Coś mi się zdaje, że w tej okolicy, którą bardzo lubię pozostaniemy na dłużej.
Dzięki Miśgowi mamy możliwość zajrzeć za kurtynę historii. Przed nami stare widokówki przedstawiające dworzec w Siankach. Cała magistrala transkarpacka pozostała po stronie ukraińskiej. Dziś, gdy mamy możliwość turystycznej penetracji ukraińskich Karpat warto zajrzeć na ową stację. Tam zaczyna się pod względem krajoznawczym fantastczna rzecz czyli wyprawa kolejowa na odcinku Sianki-Wołosianka. Orłowicz nazywał tę 18 km trasę wiodącą na Zakarpacie "najpiękniejszą linią kolejową północnych Karpat". I nie mylił się. Jedziemy przez 6 tuneli (jeden z nich ma 908 m długości), 27 wiaduktów, 18 serpentyn zjeżdżajac w dół pokonujemy wysokość 370 m. Ta powstała w 1905 r linia kolejowa to prawdziwy majstersztyk. Ze względu na bezpieczeństwo cała trasa (szczególnie wiadukty i tunele) jest ubezpieczana przez uzbrojonych wartowników.

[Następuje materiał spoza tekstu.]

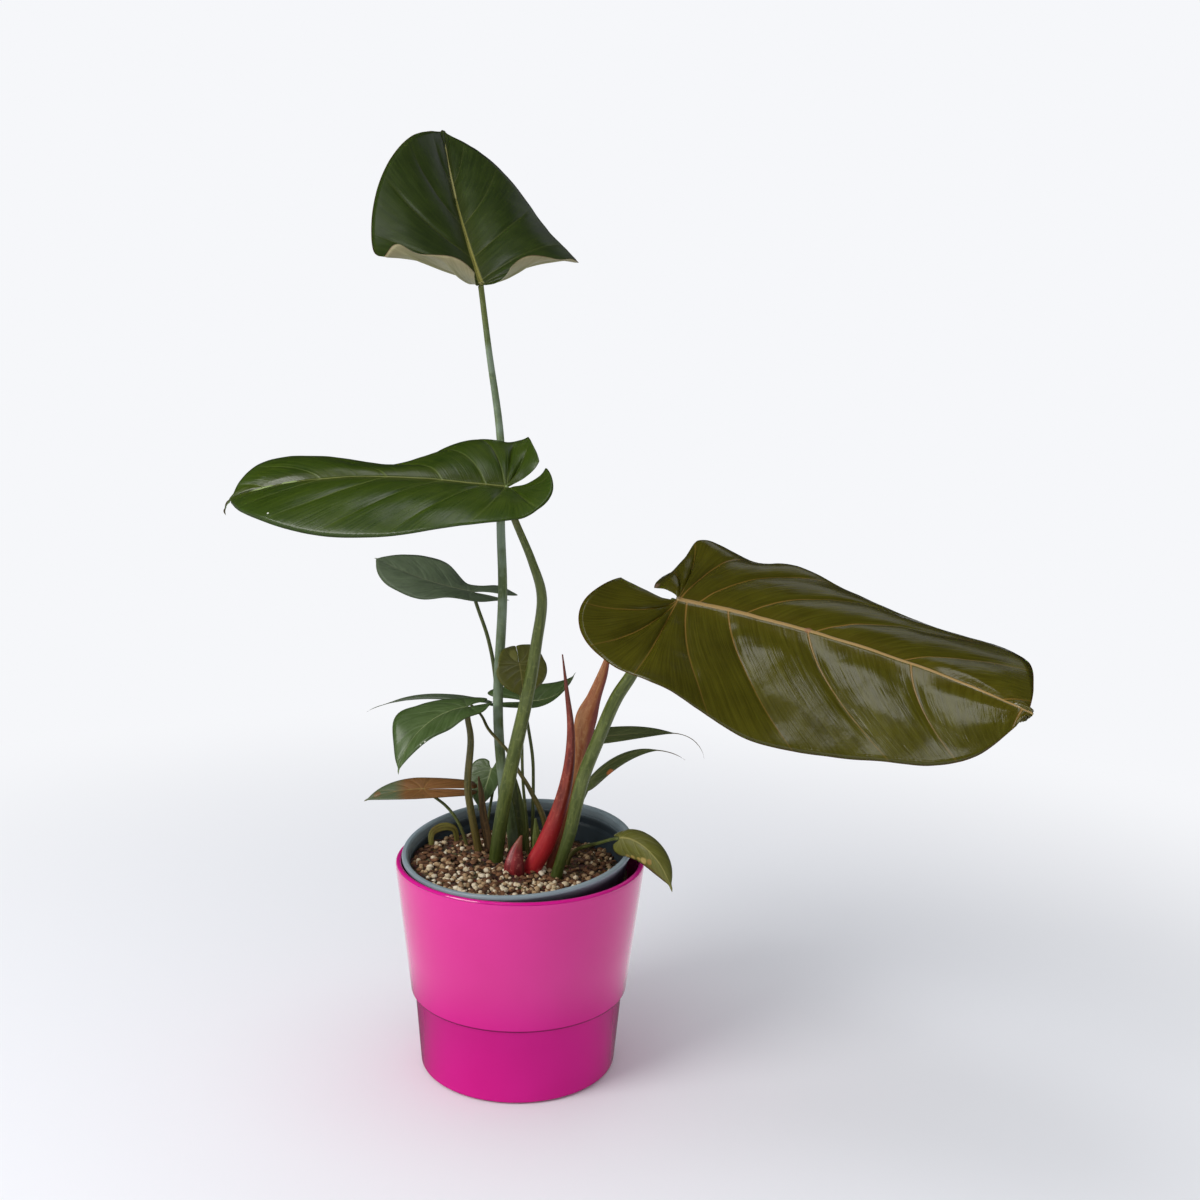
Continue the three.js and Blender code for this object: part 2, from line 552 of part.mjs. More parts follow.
// Potting mix: fills the nursery pot, mounded top, a socket around every stalk
const mixProfile = [
  [0, nurseryWall + seamGap], [nurseryFootRadius - 4, nurseryWall + seamGap],
  [nurseryFootRadius - nurseryWall - 1, 4], [nurseryNeckRadius - 3.6, 96],
  [nurseryNeckRadius - 1.5, 98], [nurseryNeckRadius - 0.9, 107], [0, 107],
];
const mound = turned([[0, 0], [95, 0], [95, mixHeight - 3], [60, mixHeight - 1.5], [25, mixHeight],
  [0, mixHeight + 0.5]], 40).rotateY(mixTilt);
let mix = toSolid(leaned(turned(mixProfile, 48))).intersect(toSolid(mound));
for (const root of roots) mix = mix.subtract(root);
addMesh('potting_mix', fromSolid(largestPiece(mix)), 0x4a3426, 0.95);

export default group;
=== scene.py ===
import bmesh
import bpy
import math
import random
from mathutils import Matrix, Vector, noise


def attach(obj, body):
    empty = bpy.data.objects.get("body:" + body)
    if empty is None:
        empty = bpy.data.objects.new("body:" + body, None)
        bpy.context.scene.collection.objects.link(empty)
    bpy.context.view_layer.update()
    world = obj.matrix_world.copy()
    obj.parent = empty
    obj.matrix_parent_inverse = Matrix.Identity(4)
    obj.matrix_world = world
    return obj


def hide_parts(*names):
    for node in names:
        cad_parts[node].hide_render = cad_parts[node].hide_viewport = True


# Potted heart-leaved philodendron: plant, mix and nursery pot leaning in a glazed cover pot.
# Shapes are worked out in millimetres and written to the meshes in metres.
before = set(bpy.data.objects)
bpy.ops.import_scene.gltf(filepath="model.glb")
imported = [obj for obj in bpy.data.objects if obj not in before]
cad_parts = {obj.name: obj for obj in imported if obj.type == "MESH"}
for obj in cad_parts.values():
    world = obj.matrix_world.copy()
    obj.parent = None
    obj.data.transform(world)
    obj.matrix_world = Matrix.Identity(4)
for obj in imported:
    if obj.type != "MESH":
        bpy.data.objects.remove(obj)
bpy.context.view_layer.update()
mm = 0.001
weld = 0.001  # mm between points that are one
print("frame loaded, nodes:", len(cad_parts), flush=True)


# Shared helpers

def clamp(value, low=0.0, high=1.0):
    return min(max(value, low), high)


def smoothStep(value):
    t = clamp(value)
    return t * t * (3 - 2 * t)


# Smooth curve through a short list of numbers or vectors, read at a fractional position
def along(values, at):
    last = len(values) - 1
    place = clamp(at, 0, last - 1e-9)
    i = int(place)
    t = place - i
    a, b, c, d = [values[int(clamp(k, 0, last))] for k in (i - 1, i, i + 1, i + 2)]
    square = (2 * a - 5 * b + 4 * c - d) * (t * t)
    return (2 * b + (c - a) * t + square + (3 * b - a - 3 * c + d) * t ** 3) * 0.5


def straight(stops, at):
    if at <= stops[0][0]:
        return stops[0][1]
    for (a, va), (b, vb) in zip(stops, stops[1:]):
        if at <= b:
            return va + (vb - va) * (at - a) / (b - a)
    return stops[-1][1]


# Scale of a noise whose features are this many millimetres across
def perSize(size):
    return 1 / (size * mm)


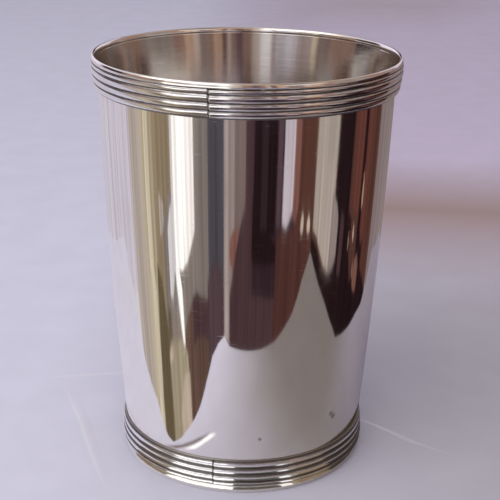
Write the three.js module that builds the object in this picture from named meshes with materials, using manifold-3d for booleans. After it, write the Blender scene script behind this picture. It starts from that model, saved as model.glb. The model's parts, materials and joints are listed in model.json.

Powstanie tej linii kolejowej miało znaczenie militarne, gdyż łączyła Wiedeń z Lwowem, a także służyła wraz z Węgiersko-Galicyjską Koleją Żelazną twierdzy Przemysl (pamiętajcie, że owa twierdza pierścieniowa uchodzi za trzecią co do wielkości w Europie).
Pora polecić coś ciekawego. Tym razem posługiwałam się bardzo ciekawym przewodnikiem Huberta Ossadnika i Wojciecha Wesołkina sanockich przewodników, znawców Karpat Wschodnich "Osobliwości Bieszczadów Wschodnich" wydanego przez Librę.
Kiedyś opisywałam na tym forum w wątku Kaytka moją pierwszą, niezapomnianą podróż tą trasą. Łezka w oku się kręci.